President Bush sought Tuesday to rebut critics who argue against a link between al-Qaida in Iraq and the larger terror network led by Osama bin Laden, issuing fresh warnings of possible attacks at home.

By emphasizing al-Qaida's growing presence and influence in Iraq, Bush again tried to reframe the war in the public's mind as a matter of protecting the United States.

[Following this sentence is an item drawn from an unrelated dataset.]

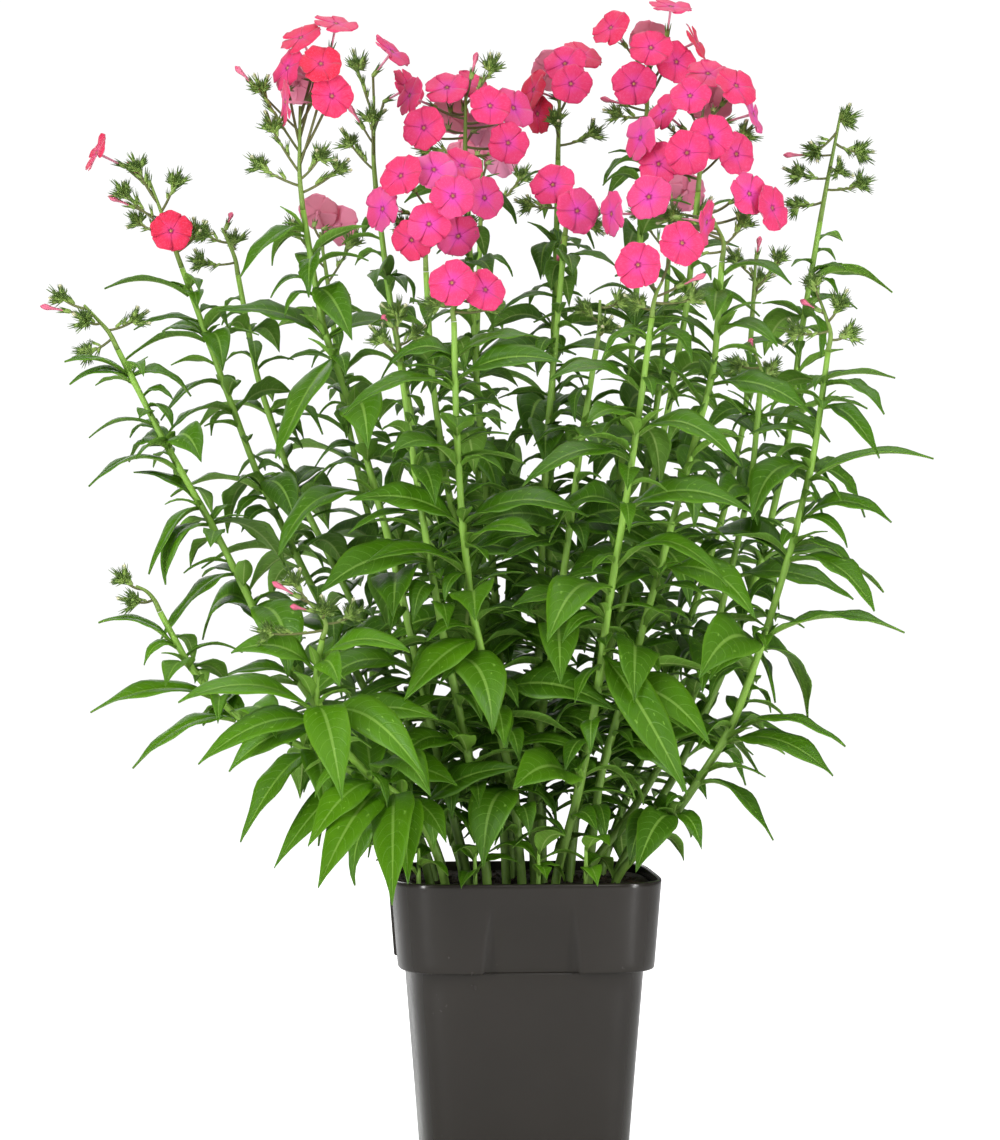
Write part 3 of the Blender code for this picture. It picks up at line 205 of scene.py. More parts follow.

Essentially he's saying what he has been saying all along: 'If you don't follow me and stick by my administration, the boogyman will come and get you and your children. Who, why, and how this terrorist will do that is secret, so I cannot tell you the specifics. Trust me, even when all rational thought and evidence is piled up against me... or else you're helping the terrorists win.'

See this post for more on Bush's flawed excuse for occupying Iraq. In my mind the only valid excuse left is 'to repair the mess we've created by invading and instituting poor policies' — not 'to finish what we started and take out the terrorists who attacked on 9/11 by combating them'. Wrong country; wrong mentality. The terrorists are there because of the insurgency, the insurgency exists because of a mixture of the inevitability of occupation and bad policies, as well as good ol' sectarian tensions.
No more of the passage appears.